Thanks im getting faster lol not bad for someone who only took up running in april ! done the plymouth 10k today 59minutes 28 seconds well pleased with that ! Haven't run for over a week ! Was struggling a bit at 8k but carried on.


----------



## Guitarjon

It's suprising just how quickly you can improve in running. I managed to go from not being able to run a mile continuously to running a half marathon in about 7 months. Getting better is like a drug. I started to do it for fitness and weight loss (mainly fitness) but I very soon started to enjoy it and love it. I'd love to get back into it but I stopped after a car crash which messed me up a little. I've since tried but continuously get numb feet etc. (Had various physio And change shoes regulary). I feel like it's a bit of a non started now.


----------



## Rossv4

bill vts said:


> Thanks im getting faster lol not bad for someone who only took up running in april ! done the plymouth 10k today 59minutes 28 seconds well pleased with that ! Haven't run for over a week ! Was struggling a bit at 8k but carried on.


Great time, I started in June/July time and am now managing a 10k every Sunday evening.



Guitarjon said:


> It's suprising just how quickly you can improve in running. I managed to go from not being able to run a mile continuously to running a half marathon in about 7 months. Getting better is like a drug. I started to do it for fitness and weight loss (mainly fitness) but I very soon started to enjoy it and love it. I'd love to get back into it but I stopped after a car crash which messed me up a little. I've since tried but continuously get numb feet etc. (Had various physio And change shoes regulary). I feel like it's a bit of a non started now.


Yea about 6 months for me now, gone from a mile and a bit to regular 2.5milers and a 10k each week. Although I now seem to have hit a wall in times lol, sorry to hear about your crash, don't loose hope


----------



## 330CDT

Great effort. I started running last August for the first time ever and stopped in October due to loss of motivation/ dark and wet when home from work etc. I'm hoping to start again when the weather gets better. I never thought I would be capable of running a 10k etc but I did 1 event towards the end and loved it. 84th out of 200+ on a really hilly circuit I did a 52 minute run.

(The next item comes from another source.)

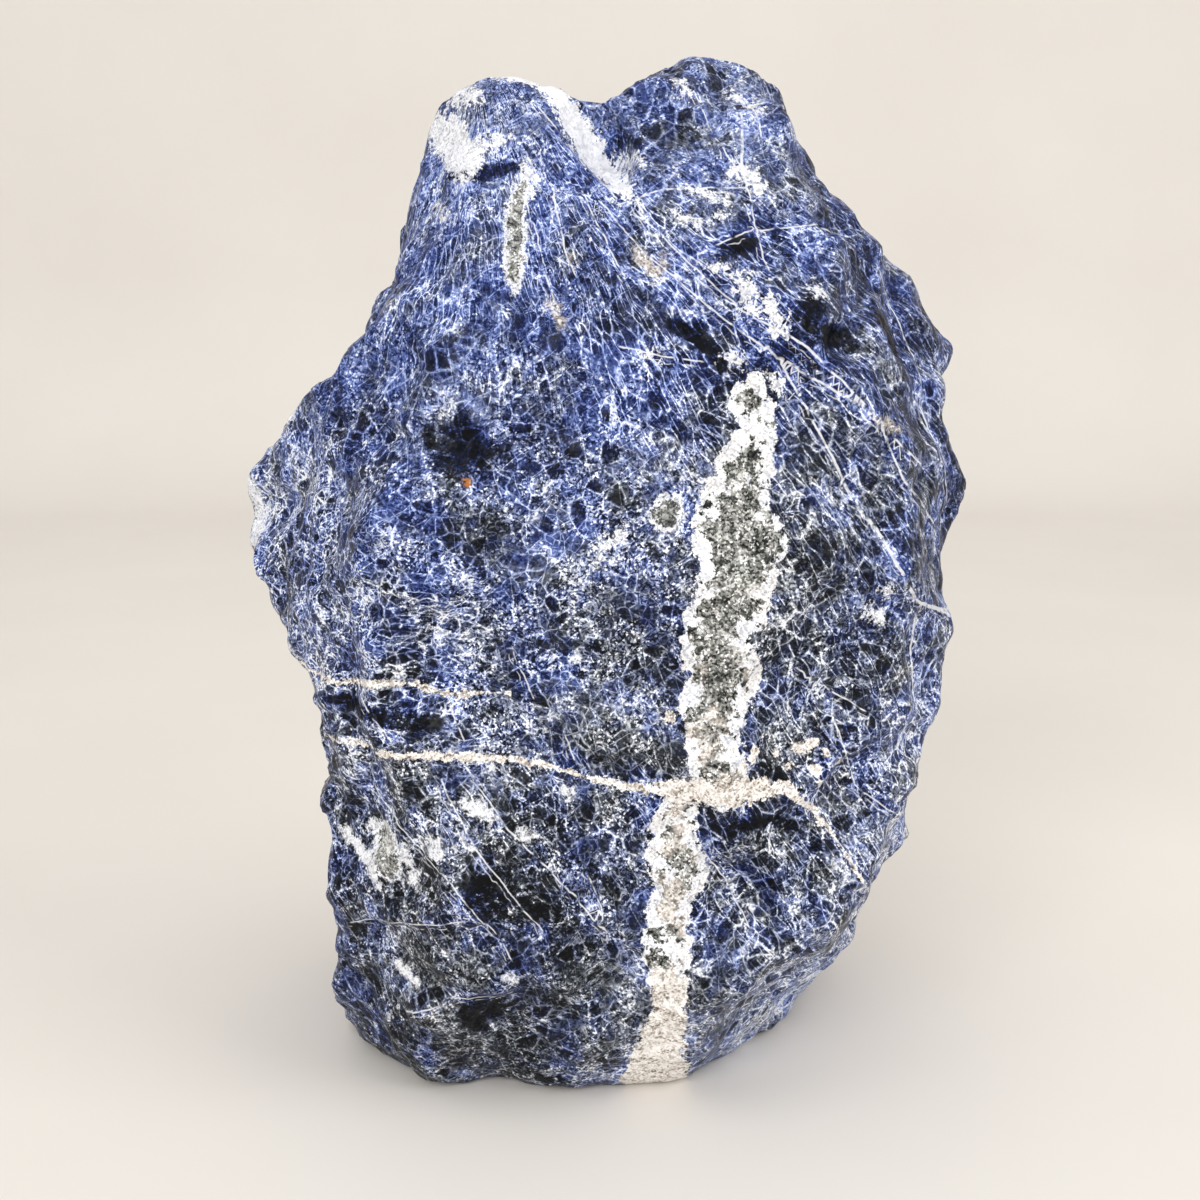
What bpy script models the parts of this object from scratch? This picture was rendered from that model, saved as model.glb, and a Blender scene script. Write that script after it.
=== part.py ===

Best 10k I did after that (Not an event just running on my own) was 50 mins dead.

This was from being dead and out of breathe in 10 minutes, keeping up the practice and about 2/3 months of running. I was so pleased. I even ran 12 miles one day when i had a day off work. Absaloutely loved it!

Haven't ran since the 11th of October. Funny how your body comes and go's. Hopefully will again in 2016!!


----------



## bill vts

Been a while since ive updated on this well start of year i was hit with a illness took over month to get over it. Then had a pretty bad infection in a wound so running went out of the window from janaury to mid feb. Was down abit put on a stone in weight. Then went out for a run struggled for the first couple of weeks did a 10k run in a 63 minutes. I had already signed up for the north london half marathon this year. Not much training for and it was my first half marathon i ever did smashed a 2hr 19 minute time ! Was unlucky on the last hill my lace came undone almost tripped over it so had to stop on that hill which stuffed the time up abit could've had a 2hr 10 minute time lost so much time on the that last hill. Got to the saracens rugby ground bang on 59 minutes and was cruising oh well maybe my next half will go better !


----------